Statistical mode.

Updated 05 Apr 2006

MODE finds the mode of a sample. The mode is the observation with the greatest frequency.

i.e. in a sample x=[0, 1, 0, 0, 0, 3, 0, 1, 3, 1, 2, 2, 0, 1] the mode is the most frequent item, 0.

joe joe

Harold Bien

Timing a single loop is not accurate. To time performance, you need to do several iterations with a large dataset. Using a (slightly) modified version of your code, the time it takes to determine the mode of a 10,000 random element: >> data=rand(10000,1); y=mode(data);
yields the following timing results (where I surrounded both methods with a for i=1:1000 loop:

Hist method: 9.49, 9.61, 9.53secs
Non-hist method: 3.23, 3.32, and 3.20secs

I swapped the order (both loops ran in same function) and the timing remained the same.

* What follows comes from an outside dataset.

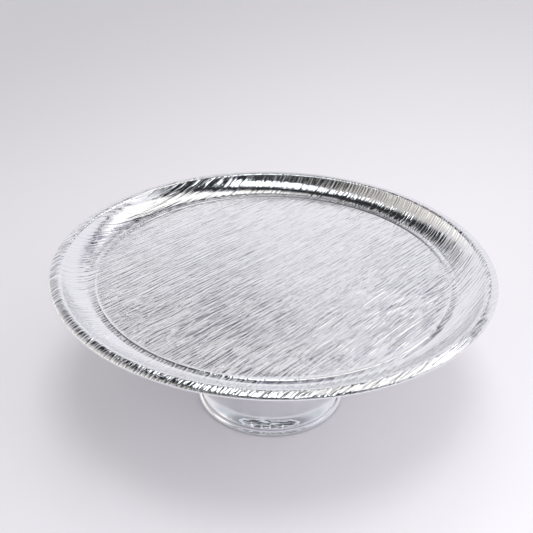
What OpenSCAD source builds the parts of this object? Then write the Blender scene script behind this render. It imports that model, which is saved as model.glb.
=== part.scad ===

Command line I used and results:
m=mode(data);
Elapsed time is 9.489020 seconds.
Elapsed time is 3.234487 seconds.
>> m=mode(data);
Elapsed time is 9.606668 seconds.
Elapsed time is 3.318920 seconds.
>> m=mode(data); % Order swapped (non-hist first, hist second)
Elapsed time is 3.197718 seconds.
Elapsed time is 9.529675 seconds.

mode.m:
--------------------
tic;
for i=1:1000
sorted=sort(x(:));
[d1, i1]=unique(sorted);
h=diff(i1);
[d2, i2]=max(h);
m=d1(i2);
end
toc

tic;
for i=1:1000
[b,i,j] = unique(x);
h = hist(j,length(b));
m=max(h);
y=b(h==m);
end
toc

Kuncup Iswandy

The mode function seems to return only one solution when there are more than one solution, e.g. X = [1 1 0 2 3 3]; this function only returns 1. It should 1 and 3.

Here I give a little bit modifications

function y = modestat(x)

[b,i,j] = unique(x);
[m,k] = sort(hist(j,length(b)));
id = find(max(m) == m);
y = k(id);

Michael Robbins

Thanks guys, but I tested it and your way was 50% slower.

Elapsed time is 0.010098 seconds.
Elapsed time is 0.015903 seconds.

anonymous a.

FYI, here's a corrected version of Harold's suggestion above:

sorted=sort(data(:));
[d1, i1]=unique(sorted);
[d2, i2]=max([i1(1); diff(i1)]);
m=d1(i2(1));

Asaf Tsoar

Harold Bien

What about instead of using 'hist' use the distance between the indices returned from unique (only works for sorted data), a la:

sorted=sort(data);
[dummy, idx]=unique(sorted);
[dummy, idx]=max(diff(idx));
mode=sorted(idx);

Is this faster?